Here I had dropped my entire life to be at home with our son, given up on sleep to nurse him every two to three hours around the clock, suddenly forgotten how to dress and cook/feed myself; like many new moms I was losing it. And his life didn't seem to have changed at all. I still didn't have my license, so leaving the house with a newborn in January was virtually impossible, and he was too exhausted to want to go anywhere when he was home, too tired to get up with the baby at night, too tired to feed the cat or change the litter boxes any more, too tired for a road trip to the supermarket down the street, too tired to change diapers ever, too tired to watch the baby for four hours once my maternity leave was up, too tired for just about anything. I didn't think it was fair.
Suddenly, I looked around, and realized my marriage was failing, at exactly the time it was supposed to be getting stronger! We started sleeping in separate beds, seeing each other less and less, and spending just about all of our time together hurling insults and tears at each other. I wasn't sure that he was the man I fell in love with anymore, and I wasn't sure if I could love the man he was becoming. He was angry, impatient, selfish, and just overall mean. I told him I was l was leaving multiple times, and he was willing to let me, no urge to fight to keep us together. It felt like I was the only one trying to keep our family together. I was losing myself in motherhood, I was losing myself in fighting to keep my marriage going, and I suddenly didn't know who I was anymore. There was no me, there were me and my son, me and my husband, me and my little family. Me, and the perfect image I wanted everyone to see.
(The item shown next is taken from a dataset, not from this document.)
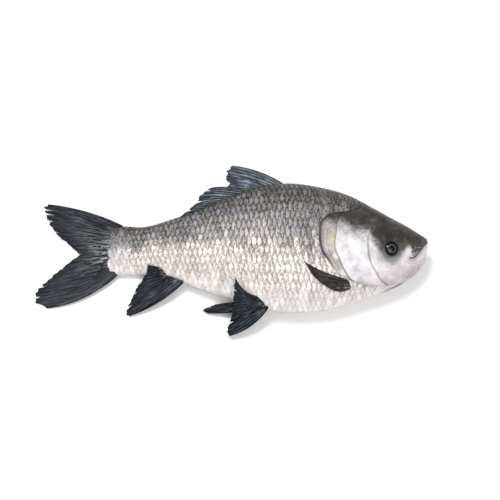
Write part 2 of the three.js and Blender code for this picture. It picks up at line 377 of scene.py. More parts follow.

I've learned that although my son is the absolute most important person in the world, and my marriage is still barely holding on, it was beyond time for me to find time for me. I started crocheting again, and got good at it. I started working on my writing, and I started spending an hour every night doing whatever it was that I truly wanted, (even if that was just scrolling Facebook or watching Netflix). These days go by much easier, and include many more laughs. My husband has opened his eyes, and even helps with housework and taking our son on solo trips! There are much fewer moments of despair and wondering when this cycle will end. Just goes to show, the most important person to take care of is yourself. Otherwise, how are you supposed to take care of anyone else?